I enjoyed this omakase at Octopus Garden much more than at Tojo's. A couple of years back, I tried the omakase at Tojo's. It was $120 a person and about 10 small courses of food. For me, being female, that was way too much food for me as every course had a least 2-3 pieces worth. As for the food itself at Tojo's, I only found about half of the courses to be amazing. The rest was just ok. In all honesty, I just found Tojo's to be overpriced and overhyped. I don't regret that I tried it as it is on every foodie's must-try list. However, now that I know what it's all about.. I'd much rather find hidden gems like Octopus Garden.
re: felix the hound
If you do decide to go to Vij's, here are some tips:
1) They do not take reservations.
2) If you don't want to sit at the bar to wait for a table which might take a couple of hours depending on how busy they are, you should get there by 6:00pm at latest. They open at 5:30, I believe... so pretty much the earlier the better. I went on a Thurs night around 6:00 and managed to get one of the last tables.
3) You should try the lamb popsicles. That is one of the dishes to try at Vij's.
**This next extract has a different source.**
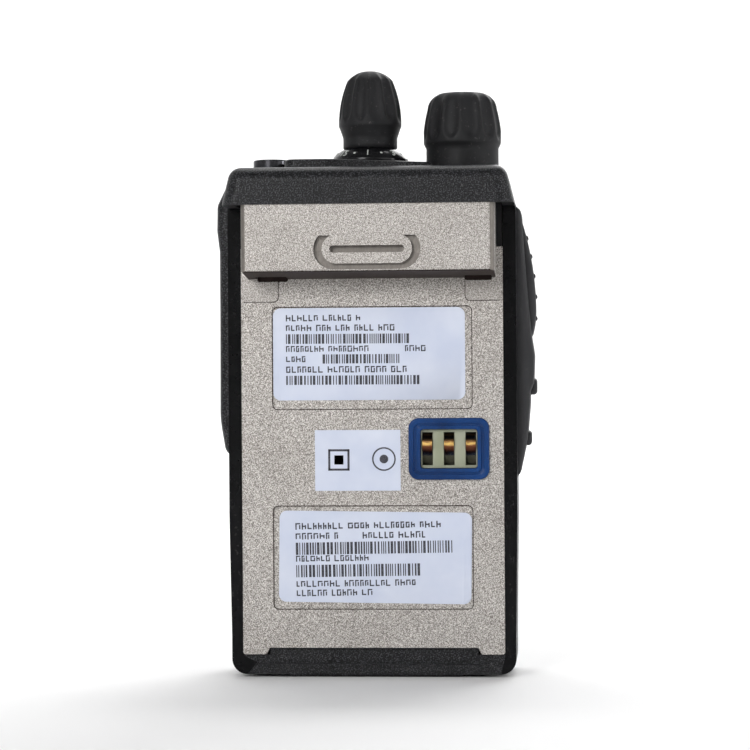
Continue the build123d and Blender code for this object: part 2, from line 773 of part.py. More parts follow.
def contact_seal():
    outer = RectangleRounded(*seal_outer, 2.0)
    inner = RectangleRounded(*seal_inner, 0.6)
    stem = RectangleRounded(seal_inner[0] + 2 * seal_stem, seal_inner[1] + 2 * seal_stem, 1.2)
    place = Pos(contact_x, contact_z)
    flange = slab(place * outer, floor, floor + seal_proud)
    flange = round_edges(flange, 0.35, lambda c: c.Y > floor + seal_proud - 0.01)
    valley = RectangleRounded(seal_outer[0] - 2.0, seal_outer[1] - 2.0, 1.4)
    valley -= RectangleRounded(seal_inner[0] + 1.4, seal_inner[1] + 1.4, 1.0)
    seal = flange - slab(place * valley, floor + seal_proud - 0.3, floor + seal_proud + 1)
    seal += slab(place * stem, floor_front - 0.35, floor)
    return seal - slab(place * inner, floor_front - 1, floor + seal_proud + 1)


# ---- knobs, switches, antenna socket -------------------------------------

def flutes(x, radius, start, lean, length):
    """Upright grooves round a knob, each with a rounded lower end."""
    cutter = Cylinder(flute_radius, length, align=(Align.CENTER, Align.CENTER, Align.MIN))
    cutter += Sphere(flute_radius)
    group = Part()
    for i in range(flute_count):
        turn = Rot(0, 0, (i + 0.5) * 360 / flute_count)
        group += Pos(x, knob_y, start) * turn * Pos(radius, 0, 0) * Rot(0, -lean, 0) * cutter
    return group


def shaft_bore(x, low):
    """The knob's hole for the shaft, with the flat that the shaft drives."""
    top = deck + shaft_reach + 0.2
    hole = column(Pos(x, knob_y) * Circle(bore), low, top)
    flat = rectangle(x - 4, x + 4, knob_y + shaft_radius - shaft_flat + shaft_gap, knob_y + 4)
    return hole - column(flat, deck + bush_proud + 1.2, top + 1)


def channel_knob():
    low = deck + turn_gap + channel_dome_height
    top = deck + channel_height
    crown = ThreePointArc((0, top), (2.7, top - 0.5), (4.5, top - 1.9))
    taper = ThreePointArc((4.5, top - 1.9), (5.6, top - 5.2), (channel_radius, top - 11.0))
    rest = Polyline((channel_radius, top - 11.0), (channel_stem, top - 13.4), (channel_stem, low), (0, low), (0, top))
    body = turned(crown + taper + rest, channel_x, knob_y)
    body -= flutes(channel_x, channel_radius + 0.72, top - 9.2, 8.0, 12.0)
    return body - shaft_bore(channel_x, low - 1)


def channel_skirt():
    """The domed ring under the channel knob that carries its position marks."""
    low = deck + turn_gap
    top = low + channel_dome_height
    dome = ThreePointArc((channel_dome, low + 0.5), (6.9, low + 1.5), (channel_stem - 0.2, top))
    rest = Polyline((channel_stem - 0.2, top), (0, top), (0, low), (channel_dome, low), (channel_dome, low + 0.5))
    ring = turned(dome + rest, channel_x, knob_y)
    return ring - column(Pos(channel_x, knob_y) * Circle(bush_radius + turn_gap), low - 1, top + 1)


def volume_knob():
    low = shoulder + turn_gap
    top = shoulder + volume_height
    edge = ThreePointArc((4.4, top), (6.0, top - 1.0), (6.9, top - 3.0))
    taper = ThreePointArc((6.9, top - 3.0), (7.35, top - 5.0), (volume_radius, top - 7.4))
    rest = Polyline((volume_radius, top - 7.4), (volume_radius, low + 5.4), (volume_collar, low + 4.5),
                    (volume_collar, low), (0, low), (0, top), (4.4, top))
    body = turned(edge + taper + rest, volume_x, knob_y)
    body -= flutes(volume_x, volume_radius + 0.72, low + 7.2, 5.5, 12.0)
    body -= column(Pos(volume_x, knob_y) * Circle(bush_radius + turn_gap), low - 1, deck + bush_proud + turn_gap)
    return body - shaft_bore(volume_x, low)


def shaft(x):
    low = roof - switch_height + 1.0
    top = deck + shaft_reach
    rod = column(Pos(x, knob_y) * Circle(shaft_radius), low, top)
    flat = rectangle(x - 4, x + 4, knob_y + shaft_radius - shaft_flat, knob_y + 4)
    return rod - column(flat, deck + bush_proud + 1.0, top + 1)


def switch(x):
    """A rotary switch or volume control: its case, and the threaded bush through the deck."""
    place = Pos(x, knob_y)
    case = column(place * RectangleRounded(switch_width, switch_depth, 1.0), roof - switch_height, roof)
    bush = column(place * Circle(bush_radius), roof, deck + bush_proud)
    pins = Part()
    for i in range(-1, 2):
        pins += column(Pos(x + i * 2.5, knob_y) * Rectangle(0.8, 0.5), roof - switch_height - 1.0, roof - switch_height)
    return case + bush + pins - column(place * Circle(bore), roof - switch_height + 0.8, deck + bush_proud + 1)


def antenna_socket():
    place = Pos(antenna_x, antenna_y)
    top = deck + antenna_proud
    socket = column(place * Circle(antenna_ring), shoulder, top)
    socket = round_edges(socket, 0.3, lambda c: c.Z > top - 0.01)
    socket += column(place * Circle(antenna_shank), top - antenna_length - 1.2, shoulder)
    socket -= column(place * Circle(antenna_bore), top - antenna_length, top + 1)
    return socket - column(place * Circle(pin_radius + 0.4), top - antenna_length - 2, top)


def antenna_contact():
    """The sprung centre pin and its insulating base."""
    low = deck + antenna_proud - antenna_length - 1.2
    base = column(Pos(antenna_x, antenna_y) * Circle(pin_base), board_top, low)
    tip = low + 1.2
    pin = column(Pos(antenna_x, antenna_y) * Circle(pin_radius), low, tip)
    return base + round_edges(pin, 0.4, lambda c: c.Z > tip - 0.01)


def top_button():
    place = Pos(button_x, button_y)
    top = deck - button_sink
    stem = column(place * Circle(button_radius), roof - 0.2, top)
    stem = round_edges(stem, 0.5, lambda c: c.Z > top - 0.01)
    return stem + column(place * Circle(button_radius + 0.7), roof - 0.9, roof - 0.2)


def led_light_pipe():
    pipe = column(Pos(led_x, led_y) * Circle(led_radius), roof - 0.6, deck)
    return round_edges(pipe, 0.3, lambda c: c.Z > deck - 0.01)


# ---- right side ----------------------------------------------------------

def ptt_bezel():
    bezel = slab(bezel_outline(), bezel_front, bezel_back)
    rim = lambda c: c.X < -bezel_seat - 0.4 and (c.Y < bezel_front + 0.01 or c.Y > bezel_back - 0.01)
    bezel = round_edges(bezel, 0.9, rim)
    frame = rectangle(bezel_front, bezel_back, bezel_low, bezel_high, 3.0)
    bezel &= beam(frame, -ptt_outer - 2, -bezel_seat)
    hole = rectangle(ptt_front - ptt_gap, ptt_back + ptt_gap, ptt_low - ptt_gap, ptt_high + ptt_gap, 2.0)
    bezel -= beam(hole, -ptt_outer - 2, -bezel_seat + 1)
    for z, tall in zip(side_button_heights, side_button_tall):
        hole = SlotOverall(side_button_length + 2 * ptt_gap, tall + 2 * ptt_gap)
        bezel -= beam(Pos((ptt_front + ptt_back) / 2, z) * hole, -ptt_outer - 2, -bezel_seat + 1)
    return bezel


def ptt_button():
    button = slab(ptt_outline(), ptt_front, ptt_back)
    sides = rectangle(ptt_front, ptt_back, ptt_low, ptt_high, 1.75)
    button &= beam(sides, -ptt_outer - 2, -ptt_inner)
    outer = lambda c: c.X < -upper_half and (c.Y < ptt_front + 0.01 or c.Y > ptt_back - 0.01)
    button = round_edges(button, 0.8, outer)
    middle = (ptt_front + ptt_back) / 2
    for part in rib_places:
        z = ptt_low + part * (ptt_high - ptt_low)
        bar = Pos(-ptt_line(z) + 0.2, middle, z) * Rot(90, 0, 0) * Cylinder(rib_radius, 4.6)
        button += bar
    return button


def side_button(z, proud, tall):
    outer = upper_half + proud
    middle = (ptt_front + ptt_back) / 2
    button = beam(Pos(middle, z) * SlotOverall(side_button_length, tall), -outer, -side_button_inner)
    return round_edges(button, 0.7, lambda c: c.X < -outer + 0.01)


def side_switch_board():
    """Board against the inside of the wall, with a dome switch behind each side button."""
    middle = (ptt_front + ptt_back) / 2
    sheet = rectangle(ptt_front - 1.0, ptt_back + 1.0, side_button_heights[1] - 4, ptt_high + 0.5, 0.6)
    board = beam(sheet, -inner_half, -inner_half + side_board_thick)
    for z in (*side_button_heights, (ptt_low + ptt_high) / 2):
        board += beam(Pos(middle, z) * Circle(1.3), -inner_half - side_dome, -inner_half)
    return board


# ---- left side -----------------------------------------------------------

def accessory_contacts():
    """Contact plate flush under the cover, with two columns of round pads."""
    seat = grip_outer - cover_thick
    middle = (cover_front + cover_back) / 2
    plate = beam(accessory_field(), seat - 0.6, seat - 0.2)
    for i in range(pad_rows):
        for column_y in (-1.5, 1.5):
            z = cover_low + 3.0 + 0.6 + (i + 0.5) * pad_pitch
            plate += beam(Pos(middle + column_y, z) * Circle(0.9), seat - 0.2, seat - 0.05)
    return plate


def accessory_cover():
    seat = grip_outer - cover_thick
    sheet = rectangle(cover_front, cover_back, cover_low, cover_high, 2.0)
    cover = beam(sheet, seat, grip_outer)
    cover = round_edges(cover, 0.6, lambda c: c.X > grip_outer - 0.01)
    middle = (cover_front + cover_back) / 2
    place = Pos(middle, accessory_screw_z)
    cover -= beam(place * Circle(accessory_shank + shaft_gap), seat - 1, grip_outer + 1)
    cover -= beam(place * Circle(accessory_head + 0.2), grip_outer - 0.6, grip_outer + 1)
    for i in range(3):
        cover -= beam(Pos(middle, cover_low + 6 + 5 * i) * SlotOverall(6.0, 1.0), grip_outer - 0.35, grip_outer + 1)
    return cover


def accessory_screw():
    base = grip_outer - 0.6
    place = Pos((cover_front + cover_back) / 2, accessory_screw_z)
    head = beam(place * Circle(accessory_head), base, base + accessory_head_height)
    head = round_edges(head, 0.35, lambda c: c.X > base + accessory_head_height - 0.01)
    head -= beam(place * Rectangle(3.6, 0.7), base + accessory_head_height - 0.5, base + 3)
    return head + beam(place * Circle(accessory_shank), grip_outer - cover_thick - accessory_reach, base)


# ---- write every piece ---------------------------------------------------

pieces = {
    "front_housing": front_housing(),
    "speaker_felt": disc(felt_radius, inner_front, speaker_front),
    "speaker_frame": speaker_frame(),
    "speaker_cone": speaker_cone(),
    "speaker_magnet": speaker_magnet(),
    "speaker_bracket": speaker_bracket(),
    "microphone": microphone(),
    "microphone_boot": microphone_boot(),
    "display_window": display_window(),
    "display_module": display_module(),
    "keypad_membrane": keypad_membrane(),
    "keypad_board": keypad_board(),
    "keypad_domes": keypad_domes(),
    "main_seal": main_seal(),
    "chassis": chassis(),
    "main_board": main_board(),
    "shield_cans": shield_cans(),
    "board_screws": board_screws(),
    "ribbon_cable": ribbon_cable(),
    "contact_block": contact_block(),
    "battery_contacts": battery_contacts(),
    "contact_seal": contact_seal(),
    "label_upper": label(upper_label, floor - label_sink, 1.5),
    "label_middle": label(middle_label, floor, 0.0),
    "label_lower": label(lower_label, floor - label_sink, 1.5, lower_label_turn),
    "channel_switch": switch(channel_x),
    "channel_shaft": shaft(channel_x),
    "channel_knob": channel_knob(),
    "channel_skirt": channel_skirt(),
    "volume_switch": switch(volume_x),
    "volume_shaft": shaft(volume_x),
    "volume_knob": volume_knob(),
    "antenna_socket": antenna_socket(),
    "antenna_contact": antenna_contact(),
    "top_button": top_button(),
    "led_light_pipe": led_light_pipe(),
    "ptt_bezel": ptt_bezel(),
    "ptt_button": ptt_button(),
    "side_button_upper": side_button(side_button_heights[0], side_button_proud[0], side_button_tall[0]),
    "side_button_lower": side_button(side_button_heights[1], side_button_proud[1], side_button_tall[1]),
    "side_switch_board": side_switch_board(),
    "accessory_contacts": accessory_contacts(),
    "accessory_cover": accessory_cover(),
    "accessory_screw": accessory_screw(),
}
for name, x, z in key_places():
    pieces[name] = key(x, z, key_width, key_height, key_corner)
for name, x, z in function_places():
    pieces[name] = key(x, z, function_width, function_height, 1.4)

for name, shape in pieces.items():
    export_step(shape, f"parts/{name}.step")
print(len(pieces), "pieces written")
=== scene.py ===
import bpy, bmesh, json, math, random
from mathutils import Matrix, Vector


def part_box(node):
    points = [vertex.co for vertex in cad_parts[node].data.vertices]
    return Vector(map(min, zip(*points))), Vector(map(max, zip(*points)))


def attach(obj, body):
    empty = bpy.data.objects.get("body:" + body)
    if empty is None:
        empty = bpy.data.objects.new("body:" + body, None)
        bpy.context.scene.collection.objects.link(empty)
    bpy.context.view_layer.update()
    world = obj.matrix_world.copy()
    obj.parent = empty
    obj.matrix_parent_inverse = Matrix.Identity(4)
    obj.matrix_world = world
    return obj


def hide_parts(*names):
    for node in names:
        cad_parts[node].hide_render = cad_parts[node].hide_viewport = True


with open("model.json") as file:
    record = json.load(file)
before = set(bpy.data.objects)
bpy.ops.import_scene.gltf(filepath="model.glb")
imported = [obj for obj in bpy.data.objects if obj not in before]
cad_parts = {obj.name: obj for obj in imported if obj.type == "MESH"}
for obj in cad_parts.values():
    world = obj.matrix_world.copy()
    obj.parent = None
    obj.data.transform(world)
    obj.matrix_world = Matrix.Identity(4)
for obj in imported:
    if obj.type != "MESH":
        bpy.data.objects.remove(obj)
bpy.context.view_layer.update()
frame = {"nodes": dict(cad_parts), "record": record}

record = frame["record"]
mm = 0.001
nodeBody = {node: body for body, nodes in record["behaviour"]["bodies"].items() for node in nodes}
nodeSlot = {entry["node"]: entry["material_slot"] for entry in record["subparts"]}
keyNodes = [node for node in nodeSlot if node.startswith(("key_", "function_key"))]


def shadeByAngle(mesh, degrees):
    mesh.polygons.foreach_set("use_smooth", [True] * len(mesh.polygons))
    mesh.set_sharp_from_angle(angle=math.radians(degrees))


def makePiece(name, bm, material, node, degrees=35, recalc=True):
    # a finished piece that rides with a CAD node and takes its material slot
    if recalc:
        bmesh.ops.recalc_face_normals(bm, faces=bm.faces)
    mesh = bpy.data.meshes.new(name)
    bm.to_mesh(mesh)
    bm.free()
    piece = bpy.data.objects.new(name, mesh)
    bpy.context.scene.collection.objects.link(piece)
    shadeByAngle(mesh, degrees)
    mesh.materials.append(material)
    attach(piece, nodeBody[node])
    return piece


edgeBreak = {
    "angle": 33,  # degrees, sharper edges are broken
    "segments": 2,
    "flat": 0.02,  # degrees, faces flatter than this are joined
}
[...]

MrCris and I also had two days in Vancouver last weekend. As we stayed at the hotel on Granville Island, we spent a lot of time in the market. (If you're not familiar with Granville Island, it's a small island just under Granville Bridge which connects downtown to the area of Vancouver closer to the airport. It's full of boutique shops, and the public market with tons of individual stalls of fine foods) I definitely recommend a visit there - we brought home some nice salts from Edible BC as miss foodie recommends. We also brought home a whack of smoked meats from Oyama - beautiful smoked buffalo, amazing duck prosciutto, some rich and decadent wild boar sausage, and really interesting citrus cured air dried beef.